* begin INFORMATION GIVEN *

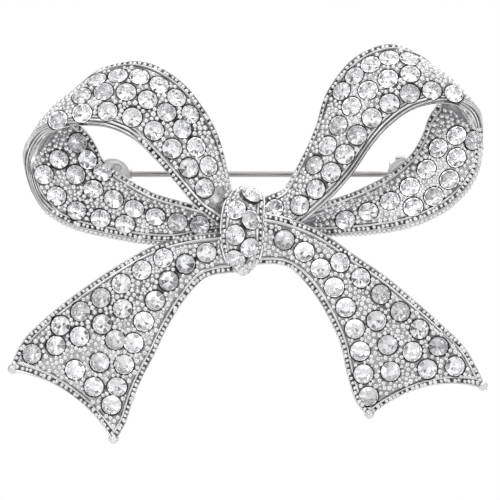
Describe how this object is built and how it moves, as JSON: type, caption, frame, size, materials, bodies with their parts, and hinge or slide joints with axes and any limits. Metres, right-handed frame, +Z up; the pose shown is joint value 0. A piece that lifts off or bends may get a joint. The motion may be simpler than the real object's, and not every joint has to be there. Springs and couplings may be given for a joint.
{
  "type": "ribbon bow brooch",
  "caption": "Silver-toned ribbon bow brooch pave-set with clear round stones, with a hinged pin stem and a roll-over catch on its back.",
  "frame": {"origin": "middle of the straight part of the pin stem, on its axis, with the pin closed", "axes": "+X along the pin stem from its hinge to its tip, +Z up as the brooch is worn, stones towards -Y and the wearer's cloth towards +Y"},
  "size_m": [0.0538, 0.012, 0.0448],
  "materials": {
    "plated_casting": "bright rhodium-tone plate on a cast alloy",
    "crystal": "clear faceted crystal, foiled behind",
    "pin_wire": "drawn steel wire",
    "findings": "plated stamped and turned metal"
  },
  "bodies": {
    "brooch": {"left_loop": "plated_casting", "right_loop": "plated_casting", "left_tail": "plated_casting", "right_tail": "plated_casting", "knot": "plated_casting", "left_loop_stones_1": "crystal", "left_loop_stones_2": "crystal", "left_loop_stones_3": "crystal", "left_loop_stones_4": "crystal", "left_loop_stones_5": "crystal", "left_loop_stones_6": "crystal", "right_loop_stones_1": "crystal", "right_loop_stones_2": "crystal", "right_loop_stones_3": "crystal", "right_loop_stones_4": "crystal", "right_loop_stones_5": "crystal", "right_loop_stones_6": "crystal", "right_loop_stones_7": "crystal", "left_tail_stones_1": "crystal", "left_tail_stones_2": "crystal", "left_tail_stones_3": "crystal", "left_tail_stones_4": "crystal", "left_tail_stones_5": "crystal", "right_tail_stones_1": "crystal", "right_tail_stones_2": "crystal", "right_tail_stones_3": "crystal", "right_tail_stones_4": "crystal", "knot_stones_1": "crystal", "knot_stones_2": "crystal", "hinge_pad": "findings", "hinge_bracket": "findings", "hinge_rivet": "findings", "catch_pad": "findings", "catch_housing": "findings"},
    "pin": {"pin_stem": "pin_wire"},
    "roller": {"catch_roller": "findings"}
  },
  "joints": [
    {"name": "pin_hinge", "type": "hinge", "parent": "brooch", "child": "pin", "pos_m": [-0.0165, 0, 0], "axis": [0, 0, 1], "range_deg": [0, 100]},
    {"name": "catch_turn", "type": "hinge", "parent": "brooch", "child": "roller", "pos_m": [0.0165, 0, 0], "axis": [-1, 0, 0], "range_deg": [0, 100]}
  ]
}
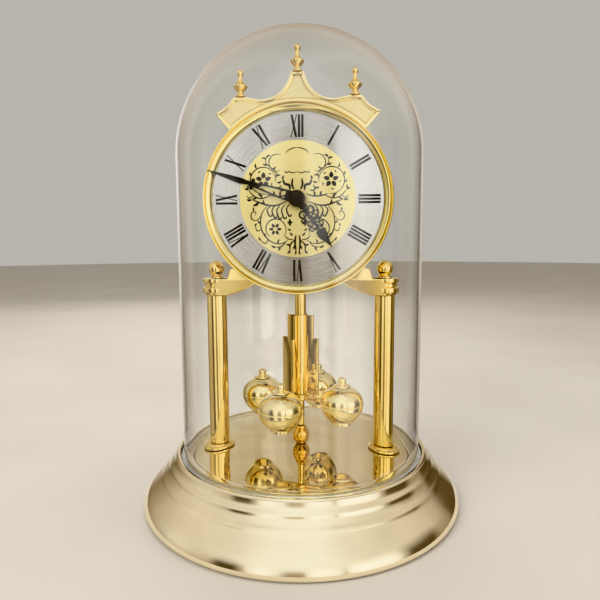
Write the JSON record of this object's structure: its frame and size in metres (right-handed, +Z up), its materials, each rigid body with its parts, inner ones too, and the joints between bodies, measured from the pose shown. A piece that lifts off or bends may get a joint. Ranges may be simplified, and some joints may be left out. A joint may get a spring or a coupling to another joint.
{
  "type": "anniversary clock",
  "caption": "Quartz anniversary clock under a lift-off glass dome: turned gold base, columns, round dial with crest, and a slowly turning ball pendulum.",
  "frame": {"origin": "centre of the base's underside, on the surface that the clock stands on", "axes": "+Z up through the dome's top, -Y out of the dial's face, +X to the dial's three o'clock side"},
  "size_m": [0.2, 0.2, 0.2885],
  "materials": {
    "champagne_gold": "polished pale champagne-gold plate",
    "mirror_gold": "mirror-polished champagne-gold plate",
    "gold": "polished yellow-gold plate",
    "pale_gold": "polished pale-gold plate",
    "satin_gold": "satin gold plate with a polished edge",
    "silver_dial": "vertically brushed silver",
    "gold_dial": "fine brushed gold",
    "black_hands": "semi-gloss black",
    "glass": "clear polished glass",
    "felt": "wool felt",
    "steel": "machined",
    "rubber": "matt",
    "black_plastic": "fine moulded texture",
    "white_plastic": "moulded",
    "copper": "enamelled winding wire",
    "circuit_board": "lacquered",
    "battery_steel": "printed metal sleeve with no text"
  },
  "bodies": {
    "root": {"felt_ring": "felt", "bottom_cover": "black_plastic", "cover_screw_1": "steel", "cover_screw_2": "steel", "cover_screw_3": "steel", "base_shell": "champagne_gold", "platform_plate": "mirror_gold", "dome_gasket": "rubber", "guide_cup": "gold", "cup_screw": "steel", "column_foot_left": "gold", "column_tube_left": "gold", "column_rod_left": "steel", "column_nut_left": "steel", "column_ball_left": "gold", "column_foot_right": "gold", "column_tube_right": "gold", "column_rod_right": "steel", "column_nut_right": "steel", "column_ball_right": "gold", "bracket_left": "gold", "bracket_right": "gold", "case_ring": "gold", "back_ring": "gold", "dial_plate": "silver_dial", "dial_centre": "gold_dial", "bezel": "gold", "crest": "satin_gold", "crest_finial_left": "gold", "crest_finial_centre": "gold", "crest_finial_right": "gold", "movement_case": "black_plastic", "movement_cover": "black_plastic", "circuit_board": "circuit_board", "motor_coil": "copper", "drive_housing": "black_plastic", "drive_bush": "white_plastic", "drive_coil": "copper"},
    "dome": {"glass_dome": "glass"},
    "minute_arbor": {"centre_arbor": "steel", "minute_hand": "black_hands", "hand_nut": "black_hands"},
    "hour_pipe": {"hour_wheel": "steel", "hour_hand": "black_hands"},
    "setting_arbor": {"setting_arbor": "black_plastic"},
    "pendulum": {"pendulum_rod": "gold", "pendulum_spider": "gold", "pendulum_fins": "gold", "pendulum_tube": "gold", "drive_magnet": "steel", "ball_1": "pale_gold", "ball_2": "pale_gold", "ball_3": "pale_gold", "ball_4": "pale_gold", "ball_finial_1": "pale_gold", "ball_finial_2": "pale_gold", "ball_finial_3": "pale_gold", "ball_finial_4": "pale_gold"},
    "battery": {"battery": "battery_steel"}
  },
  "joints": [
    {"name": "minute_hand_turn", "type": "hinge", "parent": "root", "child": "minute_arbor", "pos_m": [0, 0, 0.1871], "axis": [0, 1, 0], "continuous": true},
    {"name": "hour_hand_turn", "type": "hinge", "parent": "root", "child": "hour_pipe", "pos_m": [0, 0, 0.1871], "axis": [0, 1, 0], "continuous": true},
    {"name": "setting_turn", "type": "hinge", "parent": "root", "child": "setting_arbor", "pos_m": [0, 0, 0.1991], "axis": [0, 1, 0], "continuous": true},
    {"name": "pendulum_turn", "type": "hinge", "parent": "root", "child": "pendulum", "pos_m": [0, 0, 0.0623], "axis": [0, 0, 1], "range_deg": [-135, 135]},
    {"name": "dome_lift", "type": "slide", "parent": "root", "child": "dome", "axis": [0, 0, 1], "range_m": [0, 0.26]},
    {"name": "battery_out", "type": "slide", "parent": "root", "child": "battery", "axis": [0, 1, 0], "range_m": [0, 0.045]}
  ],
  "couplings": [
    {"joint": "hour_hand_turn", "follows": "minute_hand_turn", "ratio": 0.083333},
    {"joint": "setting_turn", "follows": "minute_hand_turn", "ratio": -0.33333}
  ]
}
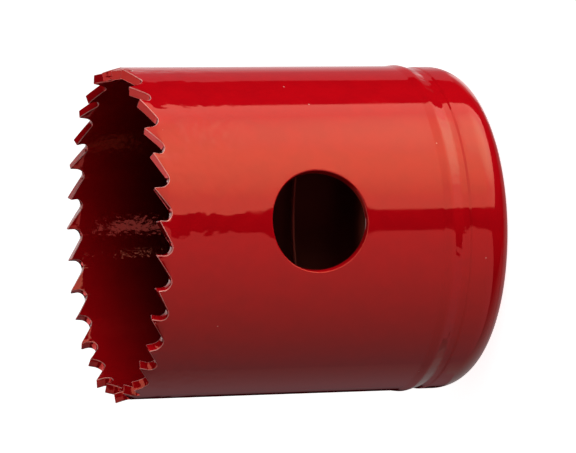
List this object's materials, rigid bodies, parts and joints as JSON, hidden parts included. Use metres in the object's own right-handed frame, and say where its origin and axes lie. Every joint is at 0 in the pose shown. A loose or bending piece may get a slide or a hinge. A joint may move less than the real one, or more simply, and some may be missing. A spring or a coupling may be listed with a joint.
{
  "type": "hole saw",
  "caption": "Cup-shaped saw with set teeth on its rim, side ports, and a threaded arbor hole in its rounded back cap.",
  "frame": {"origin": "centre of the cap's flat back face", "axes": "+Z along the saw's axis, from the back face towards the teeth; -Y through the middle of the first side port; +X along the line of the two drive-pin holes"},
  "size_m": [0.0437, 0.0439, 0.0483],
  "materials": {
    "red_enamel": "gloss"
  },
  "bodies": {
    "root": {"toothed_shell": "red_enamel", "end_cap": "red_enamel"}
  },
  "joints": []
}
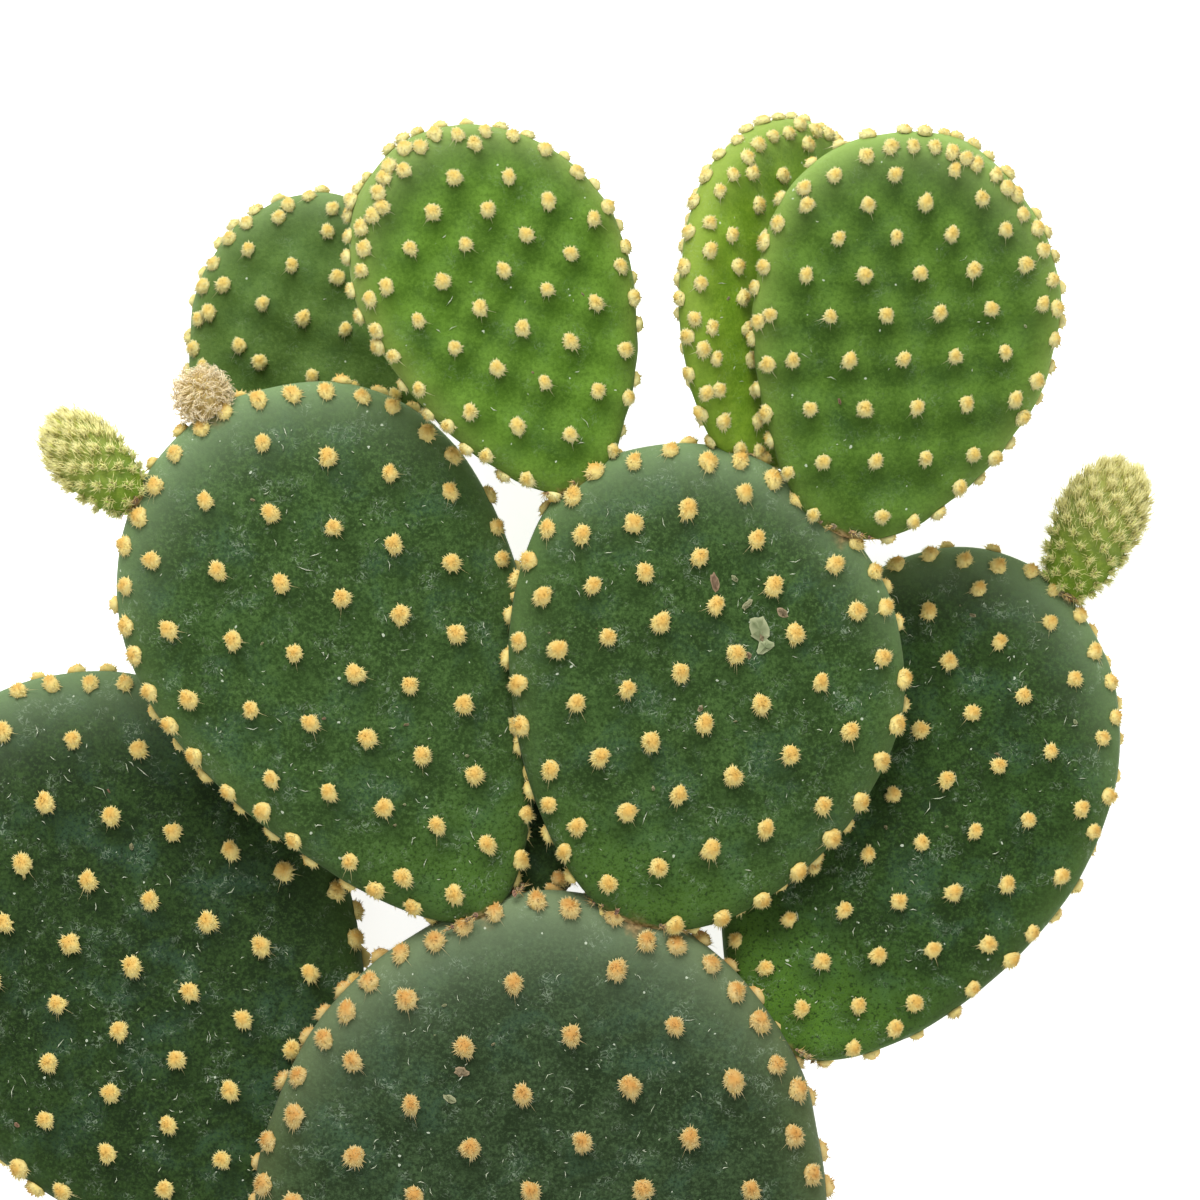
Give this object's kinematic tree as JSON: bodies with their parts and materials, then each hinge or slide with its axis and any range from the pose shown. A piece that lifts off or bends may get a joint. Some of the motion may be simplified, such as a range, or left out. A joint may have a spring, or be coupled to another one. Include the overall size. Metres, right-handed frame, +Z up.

* end INFORMATION GIVEN *

* [WRITTEN PROBLEM] Report back each line of the entries that holds the string "rigid".

* [TASK ANSWER]
Write the JSON record of this object's structure: its frame and size in metres (right-handed, +Z up), its materials, each rigid body with its parts, inner ones too, and the joints between bodies, measured from the pose shown. A piece that lifts off or bends may get a joint. Ranges may be simplified, and some joints may be left out. A joint may get a spring or a coupling to another joint.
List this object's materials, rigid bodies, parts and joints as JSON, hidden parts included. Use metres in the object's own right-handed frame, and say where its origin and axes lie. Every joint is at 0 in the pose shown. A loose or bending piece may get a slide or a hinge. A joint may move less than the real one, or more simply, and some may be missing. A spring or a coupling may be listed with a joint.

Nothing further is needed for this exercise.